Dans de telles conditions, le Plan Colombie ne vise pas uniquement l’insurrection armée (particulièrement la FARC) et l’ensemble du mouvement social. Il sert aussi comme mécanisme dissuasif contre les résistances populaires en Amérique latine au moment où des scénarios favorables s’ouvrent pour les sociétés multinationales nord-américaines. Et c’est évident que le Plan Colombie ne connaît pas de limites de frontières ni de compétences. Cette intervention nord-américaine n’épargnera aucun pays et ne sera pas modifiée en fonction de tout autre intérêt que celui des États-Unis.
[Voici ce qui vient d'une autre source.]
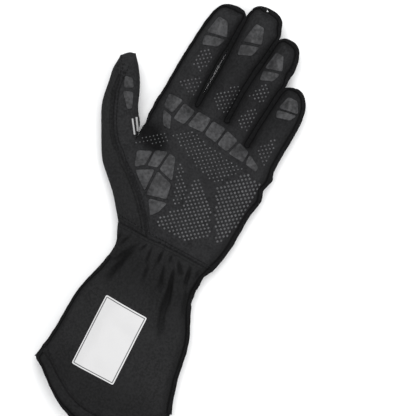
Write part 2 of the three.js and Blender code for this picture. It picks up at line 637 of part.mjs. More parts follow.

1.5 Comme un élément de ce dispositif militaire, le gouvernement de Panama augmente sa présence militaire dans la zone de Darien et recourt à une clause de l’accord du Canal qui prévoit la possibilité que Washington y envoie des troupes. Des bases militaires ont été mises en place à Aruba-Curazao, Manta (Équateur), Comolapa (Salvador), Tegucigalpa et Palmerola (Honduras), Liberia (Puerto Rico) et Washington a mis en marche l’opération Nouveaux Horizons (Pérou). L’occupation de Vieques (Puerto Rico), le Plan Dignité en Bolivie, l’Opération Cabañas 2001 (Argentine) et l’entraînement de militaires à Concepción (Paraguay) constituent la liste d’un schéma militariste régional qui bénéficie d’un accès exclusif à la base d’Alcántara au Brésil.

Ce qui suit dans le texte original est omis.